L’autre point évoqué par l’accord, et qui suscite la réaction de Visions Solidaires, est relatif à la lutte contre la traite des enfants togolais dans divers métiers au Gabon dont le métier de travailleur domestique. Un document d’analyse situationnelle sur le sujet publié par Visions Solidaires en 2017, a prouvé que la traite des Togolais au Gabon ne concernait pas seulement les enfants mais également des citoyens majeurs togolais. L’analyse situationnelle a mis en lumière le fait que la traite des travailleurs migrants togolais au Gabon est liée à leur situation de clandestinité qui les oblige à travailler au noir. Les efforts des Togolais pour se régulariser sont souvent mis à mal par les politiques migratoires restrictives du Gabon par rapport aux travailleurs migrants étrangers. Visions Solidaires avait alors recommandé au gouvernement togolais d’aller au dialogue avec les autorités gabonaises pour permettre à tous les travailleurs migrants togolais de voyager facilement et en toute légalité au Gabon afin d’éviter leur situation de clandestinité et leur garantir un travail décent.

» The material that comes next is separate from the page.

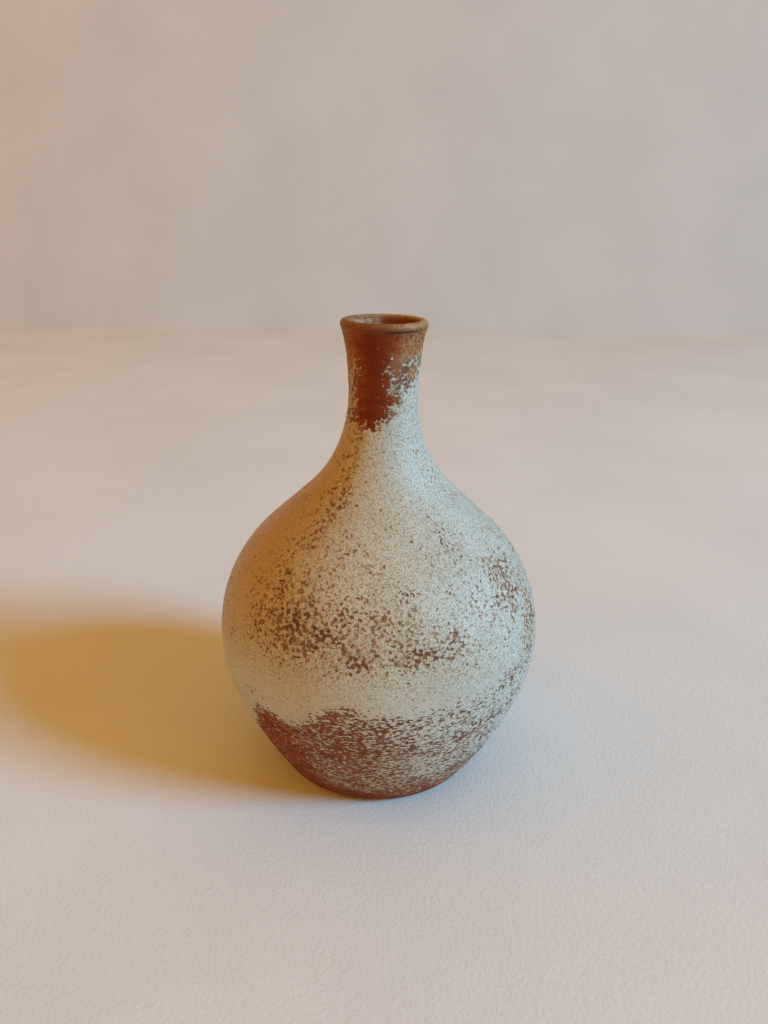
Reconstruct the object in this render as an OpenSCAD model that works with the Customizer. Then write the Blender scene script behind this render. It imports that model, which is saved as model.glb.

L’accord intervenu à New York tend à donner la priorité aux rapatriements des enfants en situation de traite plutôt qu’à une réelle protection de tous les travailleurs migrants togolais au Gabon.
Face à la frustration que laisse apparaitre le récent accord entre le Togo et le Gabon, au bénéfice des fonctionnaires et non des citoyens des deux pays, Visions Solidaires lance un appel au gouvernement togolais à continuer le dialogue avec son homologue gabonais pour que dans les prochains mois des mesures soient prises afin d’améliorer le sort des travailleurs migrants togolais. En outre, Visions Solidaires invite tous les acteurs de la société civile au Togo et au Gabon à se joindre à la campagne pour la libre circulation en Afrique pour qu’enfin nos pays dépassent les frontières héritées de la colonisation et permettent aux Africains de circuler en toute liberté sur leur continent.